**** Data segment ****

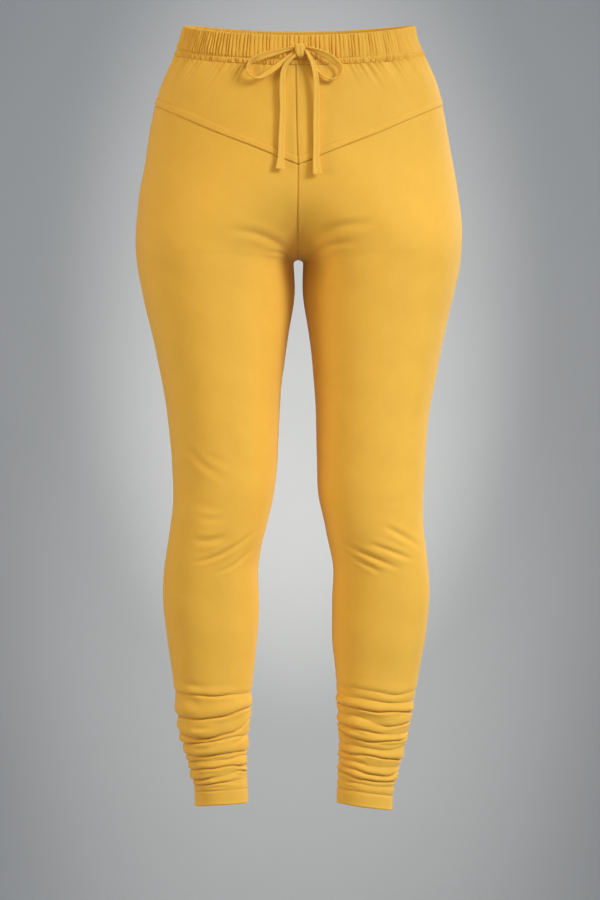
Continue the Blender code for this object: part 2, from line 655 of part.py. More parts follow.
def build():
    for leftover in list(bpy.data.objects):
        bpy.data.objects.remove(leftover, do_unlink=True)
    waistband()
    for side, word in ((RIGHT, "right"), (LEFT, "left")):
        yoke_panel("yoke_front_" + word, side)
        leg_panel("leg_front_" + word, side, "front", yoke_seam)
        leg_panel("leg_back_" + word, side, "back", panel_top)
    knot()
    tape("drawstring_loop_right", LOOP_RIGHT)
    tape("drawstring_loop_left", LOOP_LEFT)
    tape("drawstring_tail_right", TAIL_RIGHT)
    tape("drawstring_tail_left", TAIL_LEFT)


build()
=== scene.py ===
# %% [markdown]
# # Churidar pants
#
# These are churidar pants in a matt cotton stretch knit, worn: an elastic waistband gathered into small
# upright pleats, a drawstring tied in a bow, a V-shaped yoke, and legs cut longer than the wearer's, so
# that the spare cloth stacks in rings at the ankles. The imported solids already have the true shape. This
# lesson dresses each of them in finer cloth that follows the same form, and adds the sewing, the
# materials and the studio.
#
# The script begins with the frame. Every place below is in metres, in the frame's own axes: the wearer
# faces -Y, the wearer's left is +X, +Z is up, and the origin is the middle of the waist opening.

# %% Load the frame
import math

import bpy
import numpy as np
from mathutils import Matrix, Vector
from mathutils.bvhtree import BVHTree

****

*Aim of the task*
Nothing outside the span should appear: copy exactly from the line with "waistband()" through the line with "import math".

*Solution for this problem*
    waistband()
    for side, word in ((RIGHT, "right"), (LEFT, "left")):
        yoke_panel("yoke_front_" + word, side)
        leg_panel("leg_front_" + word, side, "front", yoke_seam)
        leg_panel("leg_back_" + word, side, "back", panel_top)
    knot()
    tape("drawstring_loop_right", LOOP_RIGHT)
    tape("drawstring_loop_left", LOOP_LEFT)
    tape("drawstring_tail_right", TAIL_RIGHT)
    tape("drawstring_tail_left", TAIL_LEFT)


build()
=== scene.py ===
# %% [markdown]
# # Churidar pants
#
# These are churidar pants in a matt cotton stretch knit, worn: an elastic waistband gathered into small
# upright pleats, a drawstring tied in a bow, a V-shaped yoke, and legs cut longer than the wearer's, so
# that the spare cloth stacks in rings at the ankles. The imported solids already have the true shape. This
# lesson dresses each of them in finer cloth that follows the same form, and adds the sewing, the
# materials and the studio.
#
# The script begins with the frame. Every place below is in metres, in the frame's own axes: the wearer
# faces -Y, the wearer's left is +X, +Z is up, and the origin is the middle of the waist opening.

# %% Load the frame
import math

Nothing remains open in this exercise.